For access to the Public Health England data, please contact

Q: How can non-English speaking residents answer the questionnaire?

A: If the eligible respondent does not speak English, their language is noted down, and they are phoned back by an interviewer who speaks their language. It is possible to conduct interviews in Urdu, Hindi and Gujarati.

Q: How accurate are the results?

A: Whenever we make inferences to a population, based upon what we have discovered about a sample of that population, there will naturally be some degree of error i.e. the degree to which the survey result could be considered to reflect the 'true' result that would have been recorded if everyone in the population had been surveyed. The larger the sample size, the smaller the degree of sampling error. The table below shows the 95% confidence level (which is used as standard in market research) and the associated sampling error or confidence interval. For example for a sample of 20,000 respondents, the confidence interval is +/- 1.2%.

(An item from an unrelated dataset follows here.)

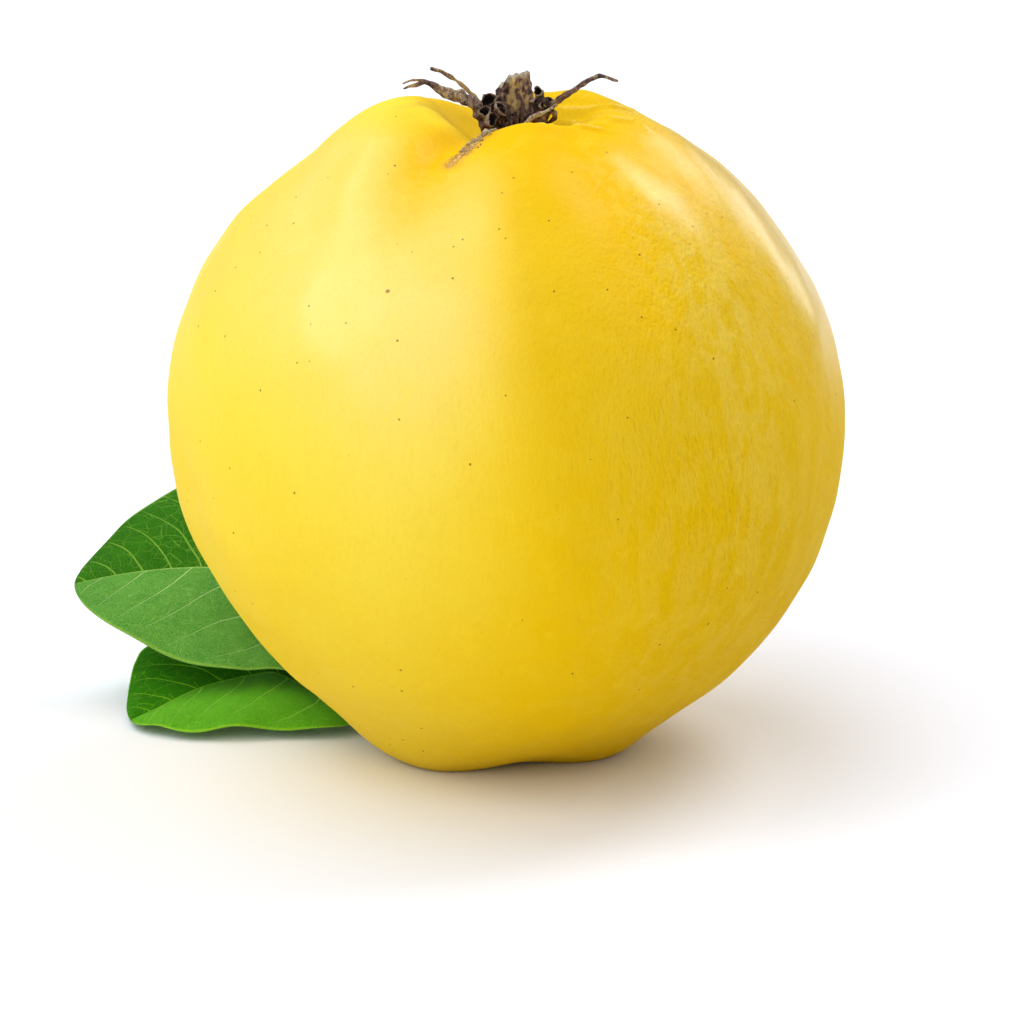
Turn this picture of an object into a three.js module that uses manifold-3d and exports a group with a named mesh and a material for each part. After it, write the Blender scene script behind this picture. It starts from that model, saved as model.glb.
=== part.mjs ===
// A ripe quince standing on its stalk end, with its withered flower parts on top
// and two leaves of its spur spread out at the left. Millimetres, +Z up, the fruit
// stands on z = 0. A direction on the fruit is given by two angles in degrees:
// "down" from straight up, "round" from +X towards +Y.
import * as THREE from "three";
import { mergeVertices } from "three/addons/utils/BufferGeometryUtils.js";
import Module from "manifold-3d";

const wasm = await Module();
wasm.setup();

// The fruit's size and its place in the part's frame
const RADIUS = 44.8;
const HALF_HEIGHT = 41.8;
const AXIS_X = 6.5;
const AXIS_Y = 0;

// Broad forms of the fruit: down, round, reach down, reach round (degrees), out (mm)
const SWELLINGS = {
  leftShoulder: [18, 178, 13, 32, 3.3],
  frontShoulder: [19, 276, 12, 24, 1.8],
  rightShoulder: [16, 38, 13, 30, 3.0],
  backShoulder: [20, 75, 14, 26, 0.6],
  rightSlope: [37, 0, 18, 34, 1.7],
  rightCheek: [68, 0, 22, 38, 0.6],
  leftFlank: [100, 185, 30, 44, -2.7],
  leftFoot: [132, 195, 22, 40, -1.4],
  frontFoot: [160, 225, 11, 18, 3.0],
  rightFoot: [160, 345, 11, 18, 3.0],
  backFoot: [160, 95, 11, 18, 3.0],
};

// Grooves that run down the fruit: round, first and last down angle, width, depth (mm)
const FURROWS = {
  crack: [247, 7, 40, 2.4, 1.8],
  frontValley: [247, 9, 60, 7.5, 1.5],
  middleValley: [299, 12, 74, 5.5, 0.9],
  rightValley: [328, 12, 80, 5.5, 0.8],
  sideGroove: [6, 8, 50, 3.5, 1.6],
  farGroove: [60, 12, 60, 5.0, 0.6],
  backNotch: [108, 5, 50, 5.0, 3.2],
  leafValley: [163, 176, 138, 9.5, 3.6],
};

// The hollow that holds the calyx, and the cavity of the stalk below
const BASIN_DEPTH = 8.0;
const BASIN_FLOOR = 4;
const BASIN_RIM = 17;
const CALYX_TILT = 3;
const CAVITY_DEPTH = 9.5;
const CAVITY_FLOOR = 4;
const CAVITY_RIM = 16;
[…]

Reliability at 95% confidence level
Sample size 50%(proportion of respondents)
1,000+/- 3.9%
4,000+/- 2.2%
20,000 (e.g. Region)+/- 1.2%
Q: Is the data representative?

A: The data is weighted to the known population at each level. For example, if you run a query based on regional data it is weighted to the known population profile of the region. If you were looking at a particular local authority, the data would be weighted to that areas' known population. All data has been weighted using 2001 Census data that has been adjusted for the latest ONS (Office for National Statistics) population estimates.

Q: What are the reasons for weighting and the consequences of this?

A: Results of the Active People Survey are weighted to make the data representative of populations at a number of different levels; nationally, county council, and region. Data are also weighted by season to ensure that seasonal effects do not skew the results. Variables subject to weighting include age by gender, ethnicity, household size, work status and NS-SEC. Weighting profiles are derived from 2001 census data that has been adjusted for the latest population estimates.